Peterson (Laughs): This is not saving the world. This is entirely different. This is saving high quality journalism.

Knight: Why?

Peterson: There's a huge problem trying to sort through (the Internet) to try to find the best. It might not be on the Globe and Mail or New York Times. It might be on a random blog ...

Knight (Interrupting): Or it might be on Huffpost which I write for?

Peterson (Politely): Very likely ... if you're writing for Huffpost. (Returns to more serious matters). From a news consumption perspective, we're overwhelmed by the amount of content available for us and we need to figure out where are the best stories and ideas on the subject we are most interested in.

There's a number of aggregation platforms out there. You can go to Twitter where you get tons and tons of information fired at you all the time ... a shotgun blast of information. It doesn't solve the filtration problem. The quality of the content on Reddit is quite frankly embarrassing.

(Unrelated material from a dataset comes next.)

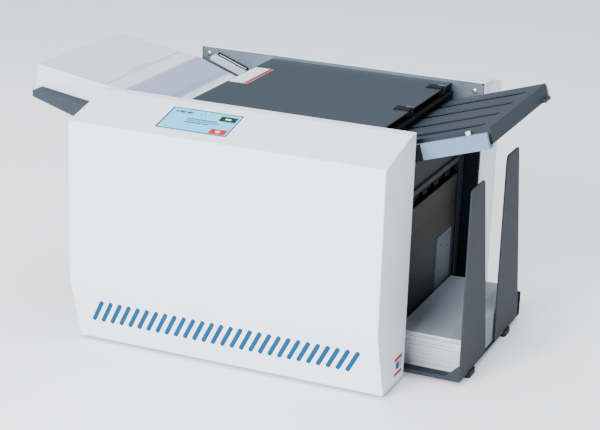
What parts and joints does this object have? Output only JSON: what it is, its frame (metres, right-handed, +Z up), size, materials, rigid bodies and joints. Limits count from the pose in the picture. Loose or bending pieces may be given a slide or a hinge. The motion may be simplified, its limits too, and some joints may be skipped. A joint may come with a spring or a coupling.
{
  "type": "folder sealer",
  "caption": "Desktop folder and pressure sealer: sloped infeed table with forms, lidded roller path, rising fold plate and output tray with two tall stops.",
  "frame": {"origin": "middle of the footprint of the whole machine, tables included, on the surface it stands on", "axes": "+Z up, operator stands at -Y, forms travel towards +X"},
  "size_m": [0.636, 0.444, 0.3317],
  "materials": {
    "cover_paint": "fine textured powder coat",
    "blue_insert": "satin moulded",
    "frame_steel": "zinc plated sheet",
    "grey_paint": "fine textured powder coat",
    "light_metal": "satin paint",
    "dark_panel": "satin paint",
    "brown_panel": "antistatic sheet",
    "black_plastic": "fine moulded grain",
    "white_plastic": "moulded",
    "screen": "lit panel behind a clear film",
    "board": "solder mask",
    "polished_steel": "ground",
    "roller_rubber": "ground rubber",
    "foot_rubber": "moulded",
    "motor_can": "black enamel",
    "gear_plastic": "acetal",
    "belt_rubber": "moulded",
    "paper": "uncoated paper"
  },
  "bodies": {
    "chassis": {"base_plate": "frame_steel", "bay_post": "dark_panel", "body_feet": "foot_rubber", "control_board": "board", "cover_screws": "polished_steel", "drive_belts": "belt_rubber", "drive_motor": "motor_can", "exit_chute": "brown_panel", "exit_lower_panel": "grey_paint", "exit_upper_panel": "dark_panel", "form_stack": "paper", "front_cover": "cover_paint", "front_side_frame": "dark_panel", "guide_rails": "light_metal", "hinge_bracket": "frame_steel", "infeed_panel": "grey_paint", "infeed_table": "grey_paint", "lower_fold_plate": "grey_paint", "plate_slides": "black_plastic", "power_inlet": "black_plastic", "power_supply": "frame_steel", "rear_cover": "cover_paint", "rear_side_frame": "light_metal", "roller_bearings": "black_plastic", "screen_bezel": "black_plastic", "switch_body": "black_plastic", "tie_rods": "polished_steel", "touch_screen": "screen", "transfer_guide": "frame_steel", "vent_backing": "blue_insert"},
    "lid": {"top_cover": "grey_paint", "hinge_tabs": "black_plastic"},
    "guide_front": {"side_guide_front": "grey_paint"},
    "guide_rear": {"side_guide_rear": "grey_paint"},
    "feed_roller": {"feed_shaft": "polished_steel", "feed_tyres": "roller_rubber"},
    "separator": {"separator_arm": "black_plastic", "separator_pad": "roller_rubber"},
    "fold_1": {"fold_roller_1": "roller_rubber", "fold_gear_1": "gear_plastic"},
    "fold_2": {"fold_roller_2": "roller_rubber", "fold_gear_2": "gear_plastic"},
    "fold_3": {"fold_roller_3": "roller_rubber", "fold_gear_3": "gear_plastic"},
    "fold_4": {"fold_roller_4": "roller_rubber", "fold_gear_4": "gear_plastic"},
    "seal_lower": {"seal_roller_lower": "polished_steel"},
    "seal_upper": {"seal_roller_upper": "polished_steel"},
    "exit_lower": {"exit_roller_lower": "roller_rubber"},
    "exit_upper": {"exit_roller_upper": "roller_rubber"},
    "motor_shaft": {"motor_pulley": "polished_steel"},
    "fold_plate": {"upper_fold_plate": "grey_paint", "fold_plate_rails": "light_metal"},
    "stop": {"fold_stop": "black_plastic"},
    "knob": {"stop_knob": "white_plastic"},
    "switch_rocker": {"rocker": "black_plastic"},
    "tray": {"output_tray": "grey_paint", "tray_fingers": "grey_paint", "tray_feet": "foot_rubber", "folded_stack": "paper"}
  },
  "joints": [
    {"name": "lid_hinge", "type": "hinge", "parent": "chassis", "child": "lid", "pos_m": [0.173, 0.013, 0.308], "axis": [0, 1, 0], "range_deg": [0, 95]},
    {"name": "guide_front_slide", "type": "slide", "parent": "chassis", "child": "guide_front", "axis": [0, -1, 0], "range_m": [0, 0.008]},
    {"name": "guide_rear_slide", "type": "slide", "parent": "chassis", "child": "guide_rear", "axis": [0, 1, 0], "range_m": [0, 0.008]},
    {"name": "feed_spin", "type": "hinge", "parent": "chassis", "child": "feed_roller", "pos_m": [-0.036, 0.013, 0.24235], "axis": [0, 1, 0], "continuous": true},
    {"name": "separator_lift", "type": "hinge", "parent": "chassis", "child": "separator", "pos_m": [-0.01, 0.013, 0.282], "axis": [0, 1, 0], "range_deg": [0, 10]},
    {"name": "fold_2_spin", "type": "hinge", "parent": "chassis", "child": "fold_2", "pos_m": [0.1, 0.013, 0.243], "axis": [0, 1, 0], "continuous": true},
    {"name": "fold_1_spin", "type": "hinge", "parent": "chassis", "child": "fold_1", "pos_m": [0.1, 0.013, 0.2771], "axis": [0, 1, 0], "continuous": true},
    {"name": "fold_3_spin", "type": "hinge", "parent": "chassis", "child": "fold_3", "pos_m": [0.1309, 0.013, 0.22859], "axis": [0, 1, 0], "continuous": true},
    {"name": "fold_4_spin", "type": "hinge", "parent": "chassis", "child": "fold_4", "pos_m": [0.12793, 0.013, 0.19462], "axis": [0, 1, 0], "continuous": true},
    {"name": "seal_lower_spin", "type": "hinge", "parent": "chassis", "child": "seal_lower", "pos_m": [0.16376, 0.013, 0.1945], "axis": [0, 1, 0], "continuous": true},
    {"name": "seal_upper_spin", "type": "hinge", "parent": "chassis", "child": "seal_upper", "pos_m": [0.16621, 0.013, 0.22249], "axis": [0, 1, 0], "continuous": true},
    {"name": "exit_lower_spin", "type": "hinge", "parent": "chassis", "child": "exit_lower", "pos_m": [0.18638, 0.013, 0.19954], "axis": [0, 1, 0], "continuous": true},
    {"name": "exit_upper_spin", "type": "hinge", "parent": "chassis", "child": "exit_upper", "pos_m": [0.18761, 0.013, 0.21359], "axis": [0, 1, 0], "continuous": true},
    {"name": "motor_spin", "type": "hinge", "parent": "chassis", "child": "motor_shaft", "pos_m": [0.15, 0.165, 0.08], "axis": [0, 1, 0], "continuous": true},
    {"name": "fold_plate_slide", "type": "slide", "parent": "chassis", "child": "fold_plate", "axis": [0.9537, 0, 0.3007], "range_m": [0, 0.1]},
    {"name": "stop_slide", "type": "slide", "parent": "fold_plate", "child": "stop", "axis": [0.9537, 0, 0.3007], "range_m": [-0.1, 0.005]},
    {"name": "knob_turn", "type": "hinge", "parent": "stop", "child": "knob", "pos_m": [0.28413, -0.1065, 0.31778], "axis": [-0.3007, 0, 0.9537], "range_deg": [0, 180]},
    {"name": "rocker_tilt", "type": "hinge", "parent": "chassis", "child": "switch_rocker", "pos_m": [-0.19, 0.186, 0.092], "axis": [0, 1, 0], "range_deg": [-16, 0]},
    {"name": "tray_slide", "type": "slide", "parent": "chassis", "child": "tray", "axis": [1, 0, 0], "range_m": [0, 0.06]}
  ],
  "couplings": [
    {"joint": "fold_1_spin", "follows": "fold_2_spin", "ratio": -1},
    {"joint": "fold_3_spin", "follows": "fold_2_spin", "ratio": -1},
    {"joint": "fold_4_spin", "follows": "fold_2_spin", "ratio": 1},
    {"joint": "seal_lower_spin", "follows": "fold_2_spin", "ratio": 1.2143},
    {"joint": "seal_upper_spin", "follows": "fold_2_spin", "ratio": -1.2143},
    {"joint": "exit_lower_spin", "follows": "fold_2_spin", "ratio": 2.4286},
    {"joint": "exit_upper_spin", "follows": "fold_2_spin", "ratio": -2.4286},
    {"joint": "motor_spin", "follows": "fold_2_spin", "ratio": 1.5111},
    {"joint": "guide_rear_slide", "follows": "guide_front_slide", "ratio": 1}
  ]
}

They let anything go on their site.

Knight (Sceptically): And there are moral boundaries in Newsana?

Peterson (Firmly): Quality boundaries. We, as an organization need to have certain standards so we make sure the quality of our participants and the quality of our content is high.

We are an invite-only community. So in order to become part of our curation community, you have to either apply or be invited by one of our current members. It's expert sourcing. By people passionate and knowledgeable about the topics they curate. We're not going to be doing celebrity gossip. But we will have arts and entertainment or film on our site.

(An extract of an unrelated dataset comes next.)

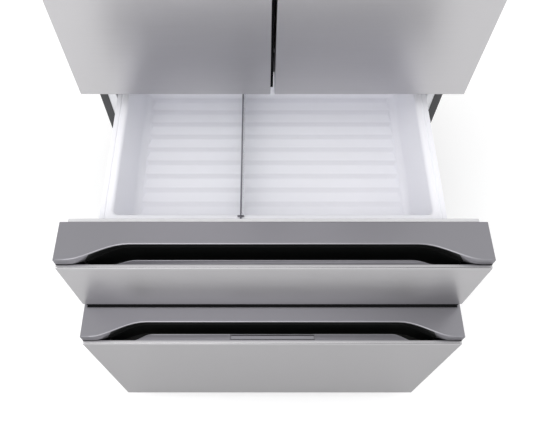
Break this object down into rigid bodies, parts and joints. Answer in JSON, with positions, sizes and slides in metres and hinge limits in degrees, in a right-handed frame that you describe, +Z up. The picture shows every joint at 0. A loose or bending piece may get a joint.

Knight: On that matter, Huffpost specializes on nipslips and baby bumps ... stuff like that. I looked at your site today and couldn't even see a single cleavage. How can you expect to be successful?

Peterson: (Ignoring the temptation to discuss nipslips and baby bumps): Newsana is a social network first and foremost so that as long as our community is happy posting stories and sharing those stories, we believe we'll generate the type of traffic we want.

Knight: You're not paying anybody for the stuff you use!

Peterson: We're not putting the story on our site. We're providing a link to the story. In fact, we're celebrating and driving traffic to those news organizations that are producing high quality content. As opposed to the way most sites drive traffic to not high quality content but to shitty content. Reddit is a primary example of that.

At the end of the day, we want to celebrate, reward and give higher profile to the best and smartest content out there and at the same time provide value to our users to find the best content as quickly as possible.

Newsana is not a website. It's not a news site. It's not the Globe and Mail dot com. It's more of an online community.

Knight: Are you eventually going to sell it to Google for a couple of billon dollars?

Peterson (Laughs): I don't think Google would be interested. But if the principles behind Newsana would at some point be better served by us merging or being bought or whatever, I could look into that. I'm interested in building Newsana as a viable profitable company, but as a company that adds real value and makes a mark on what we're trying to accomplish which is creating a better filter for high quality content.

For the last 20 years the internet has been dominated by one trend. The single biggest thing it's allowed us to do is throw information on line. Chuck it in. Throw it in.

I believe that a lot of winners and losers over the next 10, 15 years will be determined by how we take all this information and do something useful with it. Sort through it, filter it, create more knowledge based on a better synthesis of knowledge, based on all the stuff that's been thrown on line.

I think that respecting the wisdom of people, respecting people who know what they're talking about, and trying to figure what's the best of that content out there is a good place to start. If we can get the right group of people behind us and we can get a proper amount of momentum, we can actually create something that will be beneficial for news consumers and lovers of high quality news everywhere.

Knight: So you do want to change the world?

Peterson: I want to do things that have an impact.

Knight: And this is the best you could come up with?

Peterson: Yes. (Grins) For now.

Full disclosure department: This interview has been condensed and edited. Also, some years ago I spent six weeks training journalists in Ghana for JHR. The pay was so miserable that Her Canadian Majesty's tax collector accepted it under the heading of expenses.